Without omitting anything, return the records precisely as given.
***** PROVIDED ENTRIES
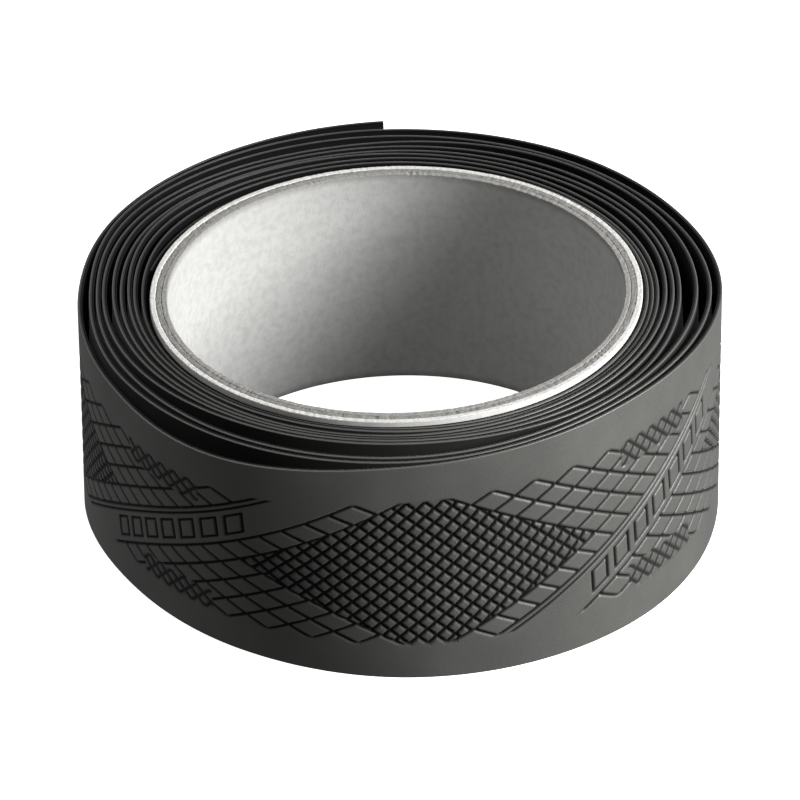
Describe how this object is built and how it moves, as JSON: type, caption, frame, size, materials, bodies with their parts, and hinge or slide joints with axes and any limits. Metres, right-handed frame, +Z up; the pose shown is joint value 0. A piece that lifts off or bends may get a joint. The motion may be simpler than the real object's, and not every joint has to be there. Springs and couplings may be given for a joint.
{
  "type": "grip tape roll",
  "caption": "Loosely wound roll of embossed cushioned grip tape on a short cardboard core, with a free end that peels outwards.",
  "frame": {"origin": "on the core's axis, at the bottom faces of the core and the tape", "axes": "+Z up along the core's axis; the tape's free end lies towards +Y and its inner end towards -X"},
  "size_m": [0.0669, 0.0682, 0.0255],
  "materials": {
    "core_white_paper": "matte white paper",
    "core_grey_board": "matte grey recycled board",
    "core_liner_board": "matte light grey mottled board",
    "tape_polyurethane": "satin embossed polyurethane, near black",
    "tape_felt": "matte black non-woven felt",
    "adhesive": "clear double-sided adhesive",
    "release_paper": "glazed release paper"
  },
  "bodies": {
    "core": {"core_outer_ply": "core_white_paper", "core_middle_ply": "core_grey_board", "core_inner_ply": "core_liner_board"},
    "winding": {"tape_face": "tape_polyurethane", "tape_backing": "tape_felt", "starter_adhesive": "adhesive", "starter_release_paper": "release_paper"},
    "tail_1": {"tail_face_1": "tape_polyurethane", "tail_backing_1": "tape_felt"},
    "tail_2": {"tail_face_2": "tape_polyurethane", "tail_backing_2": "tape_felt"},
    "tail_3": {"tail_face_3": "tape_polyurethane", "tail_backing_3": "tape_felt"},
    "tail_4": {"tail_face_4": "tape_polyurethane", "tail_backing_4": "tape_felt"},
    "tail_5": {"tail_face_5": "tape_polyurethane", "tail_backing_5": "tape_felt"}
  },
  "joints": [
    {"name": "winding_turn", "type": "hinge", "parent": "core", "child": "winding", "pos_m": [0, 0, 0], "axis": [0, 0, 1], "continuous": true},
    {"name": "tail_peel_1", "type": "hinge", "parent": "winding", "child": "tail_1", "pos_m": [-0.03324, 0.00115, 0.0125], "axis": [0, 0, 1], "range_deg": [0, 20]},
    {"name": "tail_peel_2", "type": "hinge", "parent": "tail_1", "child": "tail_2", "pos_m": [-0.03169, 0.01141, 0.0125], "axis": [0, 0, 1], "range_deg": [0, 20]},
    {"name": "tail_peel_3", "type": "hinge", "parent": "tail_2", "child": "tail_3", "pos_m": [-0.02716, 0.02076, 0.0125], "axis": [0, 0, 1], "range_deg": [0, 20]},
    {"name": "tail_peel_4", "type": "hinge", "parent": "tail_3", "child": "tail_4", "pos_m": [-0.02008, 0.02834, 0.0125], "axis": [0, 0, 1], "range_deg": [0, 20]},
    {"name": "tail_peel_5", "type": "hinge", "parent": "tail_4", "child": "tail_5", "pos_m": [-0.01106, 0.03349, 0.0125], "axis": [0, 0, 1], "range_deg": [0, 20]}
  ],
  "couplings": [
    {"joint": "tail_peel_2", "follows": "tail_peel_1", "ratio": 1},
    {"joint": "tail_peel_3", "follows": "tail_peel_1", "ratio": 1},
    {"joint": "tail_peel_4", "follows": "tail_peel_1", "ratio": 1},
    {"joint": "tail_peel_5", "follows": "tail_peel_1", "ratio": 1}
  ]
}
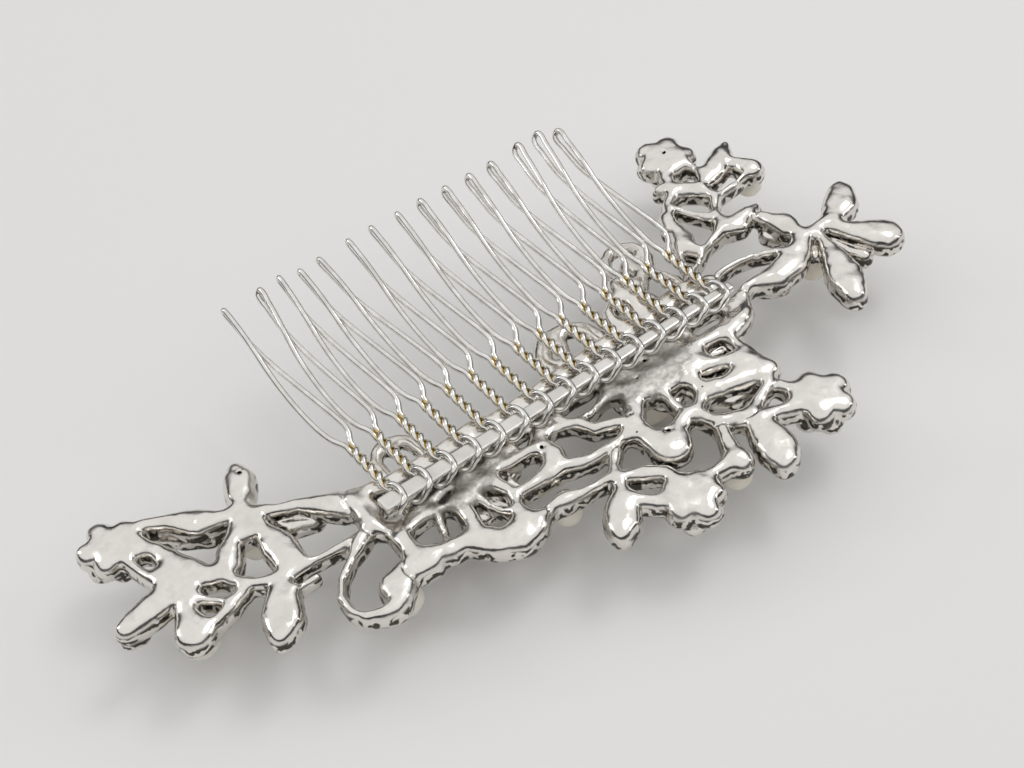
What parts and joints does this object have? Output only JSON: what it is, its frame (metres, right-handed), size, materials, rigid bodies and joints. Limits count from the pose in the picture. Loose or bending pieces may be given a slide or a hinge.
**********
CORRECT RESULT ->
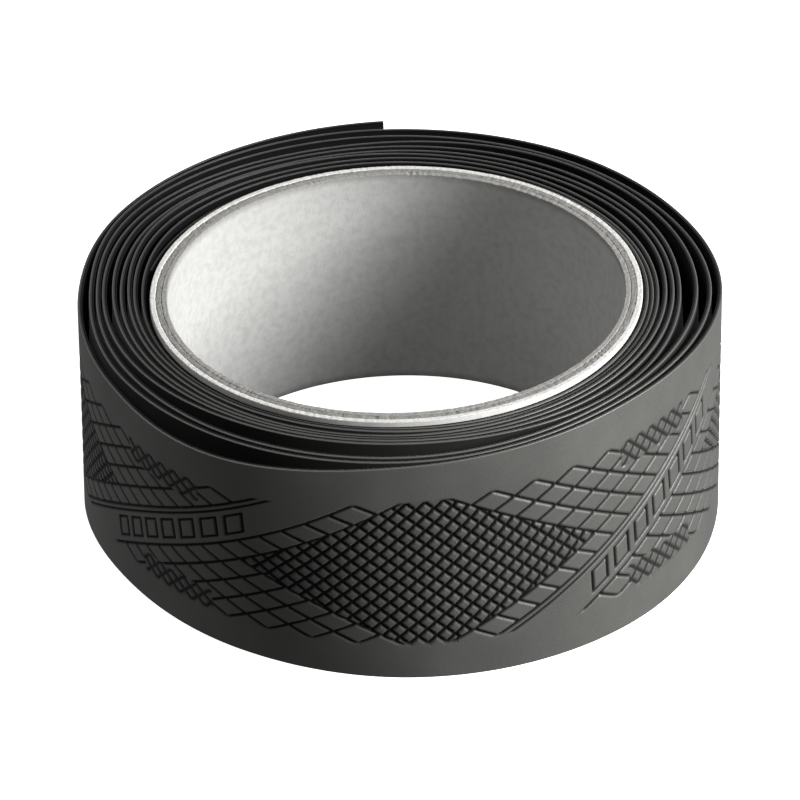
Describe how this object is built and how it moves, as JSON: type, caption, frame, size, materials, bodies with their parts, and hinge or slide joints with axes and any limits. Metres, right-handed frame, +Z up; the pose shown is joint value 0. A piece that lifts off or bends may get a joint. The motion may be simpler than the real object's, and not every joint has to be there. Springs and couplings may be given for a joint.
{
  "type": "grip tape roll",
  "caption": "Loosely wound roll of embossed cushioned grip tape on a short cardboard core, with a free end that peels outwards.",
  "frame": {"origin": "on the core's axis, at the bottom faces of the core and the tape", "axes": "+Z up along the core's axis; the tape's free end lies towards +Y and its inner end towards -X"},
  "size_m": [0.0669, 0.0682, 0.0255],
  "materials": {
    "core_white_paper": "matte white paper",
    "core_grey_board": "matte grey recycled board",
    "core_liner_board": "matte light grey mottled board",
    "tape_polyurethane": "satin embossed polyurethane, near black",
    "tape_felt": "matte black non-woven felt",
    "adhesive": "clear double-sided adhesive",
    "release_paper": "glazed release paper"
  },
  "bodies": {
    "core": {"core_outer_ply": "core_white_paper", "core_middle_ply": "core_grey_board", "core_inner_ply": "core_liner_board"},
    "winding": {"tape_face": "tape_polyurethane", "tape_backing": "tape_felt", "starter_adhesive": "adhesive", "starter_release_paper": "release_paper"},
    "tail_1": {"tail_face_1": "tape_polyurethane", "tail_backing_1": "tape_felt"},
    "tail_2": {"tail_face_2": "tape_polyurethane", "tail_backing_2": "tape_felt"},
    "tail_3": {"tail_face_3": "tape_polyurethane", "tail_backing_3": "tape_felt"},
    "tail_4": {"tail_face_4": "tape_polyurethane", "tail_backing_4": "tape_felt"},
    "tail_5": {"tail_face_5": "tape_polyurethane", "tail_backing_5": "tape_felt"}
  },
  "joints": [
    {"name": "winding_turn", "type": "hinge", "parent": "core", "child": "winding", "pos_m": [0, 0, 0], "axis": [0, 0, 1], "continuous": true},
    {"name": "tail_peel_1", "type": "hinge", "parent": "winding", "child": "tail_1", "pos_m": [-0.03324, 0.00115, 0.0125], "axis": [0, 0, 1], "range_deg": [0, 20]},
    {"name": "tail_peel_2", "type": "hinge", "parent": "tail_1", "child": "tail_2", "pos_m": [-0.03169, 0.01141, 0.0125], "axis": [0, 0, 1], "range_deg": [0, 20]},
    {"name": "tail_peel_3", "type": "hinge", "parent": "tail_2", "child": "tail_3", "pos_m": [-0.02716, 0.02076, 0.0125], "axis": [0, 0, 1], "range_deg": [0, 20]},
    {"name": "tail_peel_4", "type": "hinge", "parent": "tail_3", "child": "tail_4", "pos_m": [-0.02008, 0.02834, 0.0125], "axis": [0, 0, 1], "range_deg": [0, 20]},
    {"name": "tail_peel_5", "type": "hinge", "parent": "tail_4", "child": "tail_5", "pos_m": [-0.01106, 0.03349, 0.0125], "axis": [0, 0, 1], "range_deg": [0, 20]}
  ],
  "couplings": [
    {"joint": "tail_peel_2", "follows": "tail_peel_1", "ratio": 1},
    {"joint": "tail_peel_3", "follows": "tail_peel_1", "ratio": 1},
    {"joint": "tail_peel_4", "follows": "tail_peel_1", "ratio": 1},
    {"joint": "tail_peel_5", "follows": "tail_peel_1", "ratio": 1}
  ]
}
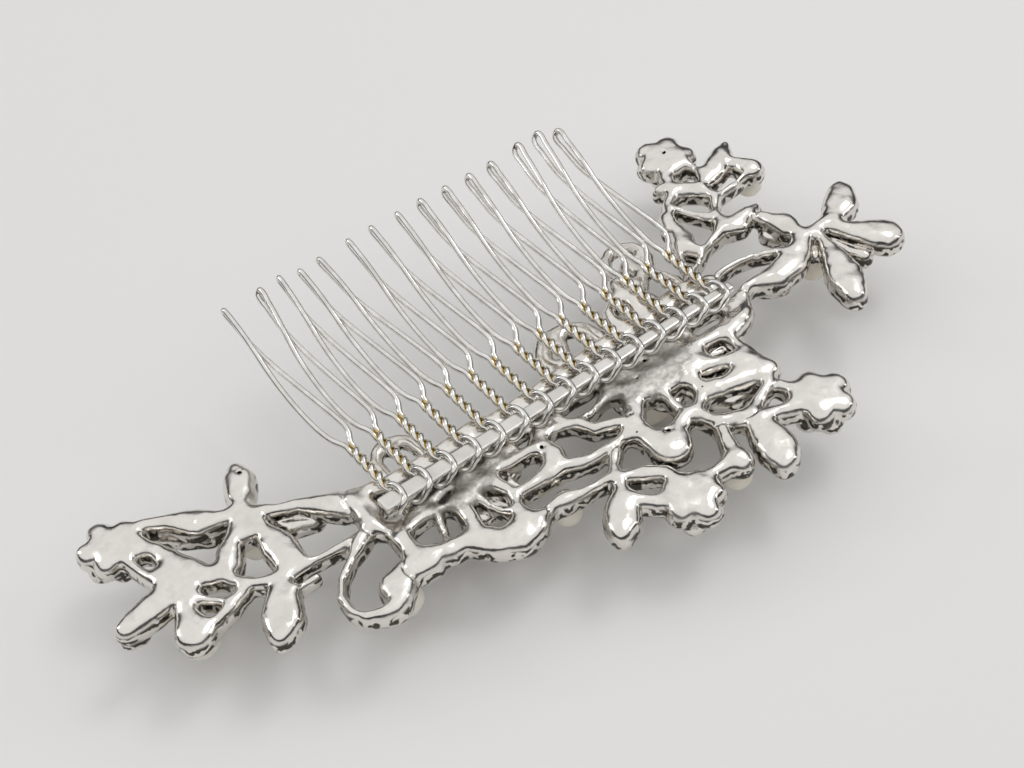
What parts and joints does this object have? Output only JSON: what it is, its frame (metres, right-handed), size, materials, rigid bodies and joints. Limits count from the pose in the picture. Loose or bending pieces may be given a slide or a hinge.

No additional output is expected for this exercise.